Dalam konteks pasar Indonesia, euforia semacam itu juga mudah ditemukan. Ketika harga saham terus naik selama beberapa minggu, narasi publik mulai bergeser: bukan lagi “hati-hati, pasar bisa berbalik”, melainkan “sayang kalau tidak ikut.” Padahal naiknya IHSG tidak berarti semua saham naik dan tidak ada kepastian bahwa tren tersebut akan bertahan lama. Justru ketika terlalu banyak orang masuk dengan ekspektasi serupa, pasar kehilangan keseimbangan. Karena jika semua percaya harga akan tetap naik, siapa yang siap membeli ketika mereka nanti ingin keluar pada saat yang sama?

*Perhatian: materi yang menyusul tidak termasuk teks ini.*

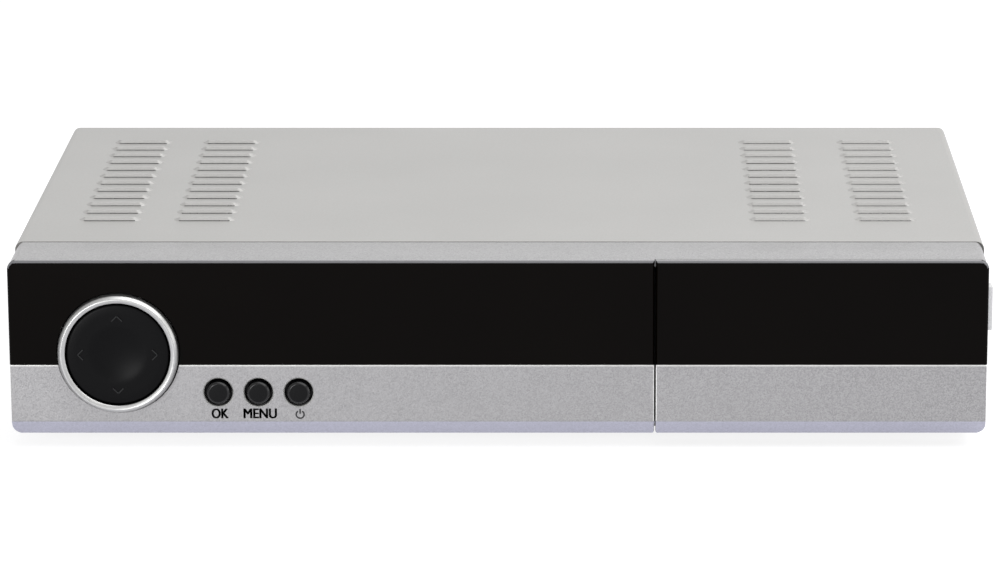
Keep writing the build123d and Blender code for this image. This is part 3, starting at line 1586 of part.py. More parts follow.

Masalahnya adalah psikologi manusia memang cenderung meniru perilaku mayoritas. Dalam ekonomi perilaku, ini disebut herd behavior, yaitu dorongan ikut arus karena merasa arus tersebut aman. Namun, kenyataannya, pasar tidak bergerak berdasarkan kenyamanan, tetapi oleh transaksi riil. Indeks bisa naik karena lebih banyak pembeli aktif; tetapi untuk naik terus, selalu dibutuhkan pembeli baru. Ketika pembeli mulai berkurang sementara yang ingin merealisasikan keuntungan semakin banyak, tekanan jual menjadi tak terhindarkan. Di sinilah sering terjadi penurunan mendadak yang membuat investor ritel panik.
Pada titik ini, yang menentukan bukan sekadar analisis teknikal atau fundamental, tetapi pemahaman tentang dinamika perilaku investor. Pasar yang sehat membutuhkan dua sisi: optimisme dan kehati-hatian. Ketika optimisme mendominasi terlalu besar, sisi kehati-hatian menurun, dan pasar menjadi rentan. Banyak investor ritel lupa bahwa harga saham mencerminkan pertarungan antara pembeli dan penjual, bukan sekadar harapan kolektif bahwa “pasti naik”. Kejatuhan pasar sering terjadi bukan karena berita buruk, tetapi karena banyak orang bereaksi bersama-sama.
Lalu apa pentingnya bagi publik? Penting karena literasi keuangan dan mentalitas berinvestasi tidak boleh dibangun di atas euforia. Kita membutuhkan pemahaman yang lebih realistis: pasar naik dan turun, sentimen bisa berubah dalam hitungan jam, dan tidak ada tren yang abadi. Menyadari bahwa setiap kenaikan harga membutuhkan pihak yang siap menampung di harga yang lebih tinggi membuat kita lebih rendah hati dalam mengambil keputusan investasi. Pasar bukan tempat mencari kepastian, tetapi tempat mengelola risiko.
Pada akhirnya, pasar saham akan selalu dipengaruhi oleh optimisme-optimisme baru. Itu wajar. Namun kewaspadaan tetap penting, terutama ketika suara mayoritas mulai meyakinkan bahwa “yang ini pasti aman”. Justru pada momen itulah kita perlu bertanya: jika semua orang yakin akan naik, siapa yang berada di sisi sebaliknya? Siapa yang bersedia membeli ketika euforia berubah menjadi penyesalan? Pertanyaan inilah yang sering menentukan apakah kita menjadi bagian dari kerumunan atau tetap menjadi investor yang lebih matang dan siap menghadapi dinamika pasar apa adanya.